You missed my point, Chuck.

As you point out, the inspector will “Inspect” the various aspects of the roof from the ground or eaves. He is inspecting for defects. If he does not find any, there is nothing to report.

Your choice of word…“serviceable”…is a great example as to why. It is a meaningless word for an inspection report that has caused many people to come up with their own definitions creating much confusion.

If the inspector uses a computer template or some checklists, he is likely to include information to describe the type of shingle…but the SOP only requires that he reports on its condition if he finds a defect, in which case he will describe the defect.


I report on the material of the components. For example for the roof, I might say “asphalt”.

I’ll report its estimated age, and any defects I find. If it is fine, then I don’t say it is “servicable.” I just don’t say anything other that what it is.

Everything is servicable if you want to sink enough money in it. If it’s a defect then say so. Otherwise I don’t mention it. You aren’t going to mention that the toilet in the upstairs bathroom flushed fine with no apparent blockages. If you get into mentioning some things are in working order, and you omit something else it could be a problem.

Bottom line, I report what is there per the SOP, and then I report the defects that I found.

Define “servicable”.

What is “servicable” for one person, may not be “servicable” for another.

Example: A faucet in the master bathroom drips/leaks. The Mrs. Buyer complains it keeps her awake at night. The Mr. Buyer couldn’t care less. Doesn’t bother him at all.

Are the homeowners able to wash and brush their teeth? Yes. Inconvenience? Yes. Annoying? Yes. Defect? Yes. Servicable? Yes. Performing as intended? No.

To all,

Thanks for your input. That is what I was looking for.

Thread drift. What do you think of the term “Appeared servicable”

As in— Condition of bathtubs and related plumbing: Appeared serviceable


I agree with Jeffrey. “appears serviceable” is goofy. How does one service a bath tub? The term “appears serviceable” might work with an older boiler.

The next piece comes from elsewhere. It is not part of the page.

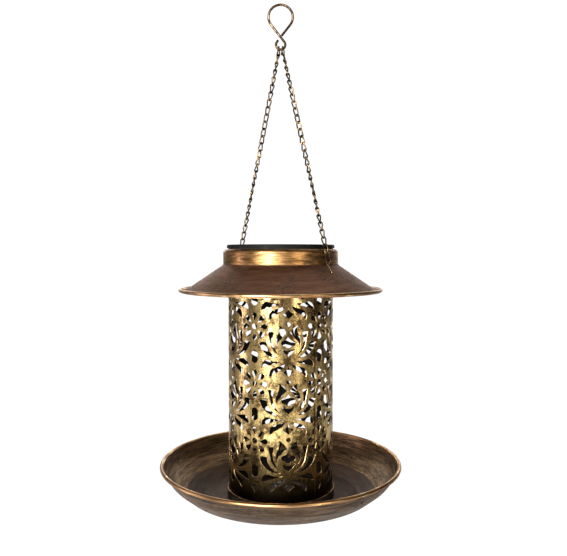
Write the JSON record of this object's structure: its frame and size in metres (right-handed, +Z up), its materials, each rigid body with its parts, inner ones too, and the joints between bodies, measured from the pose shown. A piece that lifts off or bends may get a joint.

Either state that it’s functional or its not. Appears serviceable makes you look like you “THINK” it works. Your client is going to get a perception that you really don’t have any idea about what your looking at.

I deem the word functional ‘almost’ the same as servicable.

“Appears Functional” could be used for an AC unit that couldn’t be tested. An electric water heater that had its breaker turned off because the home is vacant and is only a year old.

Huh? How could something turned off and not tested “appear functional”? I think you are “assuming” it to be functional which, IMO, could have you buying an AC unit or water heater for somebody, someday. That breaker might be off for a mechanical reason.

“Not Tested” is what I use to describe something I did not test.

Though you do not have a standard practice in your state, I would recommend that you look up a state law (many states utilize similar standards to one another), the verbiage they use or require is a good place to start.

As posted already; when the SOP states “the inspector shall report/describe”, put it in your report. Otherwise, it’s like taking a contract prepared by your lawyer and changing it with words “you made up” and expect it to still be a legal document.

I prepared a report template that addresses in the report exactly what the state law requires. It describes what the inspector is required to do, not required to do and lists specifically what must be reported. The template adds selections below to click on to describe that which we’re required to describe.

A copy of this template is on my website. I have also posted it on this bulletin board elsewhere.
I received numerous positive and negative responses to this format (saying that the report is too short). The fact of the matter is if I complete this report without adding anything else to it, I am in compliance. If I write up a 50 page report and do not include this information I am not in compliance. The object of the game is to complete the minimum requirements and add to it.

Inspectors want their reports to prove that they did something to justify their fees.
It’s difficult to go through a house and not find anything “significant” to report on and charge $600 for the inspection. However, this is just how it goes sometimes.
Your inspection agreement and often your inspection report covers the fact beforehand that only “significant issues” will be reported on in the inspection report. Why do you want to add 600 more items that are okey-dokey for everyone to “wade through” (in some cases they have to wade through it in the report and summary again)?! They are not paying for the inspection report by the pound! That’s what they do in the government. They weigh your correspondence to determine it’s worth without considering its validity.

Make sure that your inspection agreement states that the inspection report covers items of significant deficiency only and don’t worry about fluffing up your report.

“1.3. An Inspection Report shall describe and identify, in written format, the inspected systems, structures, and components of the dwelling, and shall identify material defects observed. Inspection reports may contain recommendations regarding conditions reported or recommendations for correction, monitoring or further evaluation by professionals, but this is not required.”

Directly from the INACHI SOP, it is quite clear, your report needs to have more than defects listed.

Most inspectors are looking for compliance (in many industries), noting both properly working systems and noting system defects.


Now that is the answer I was looking for!! SoP’s are written for a reason! Usually no wiggle room.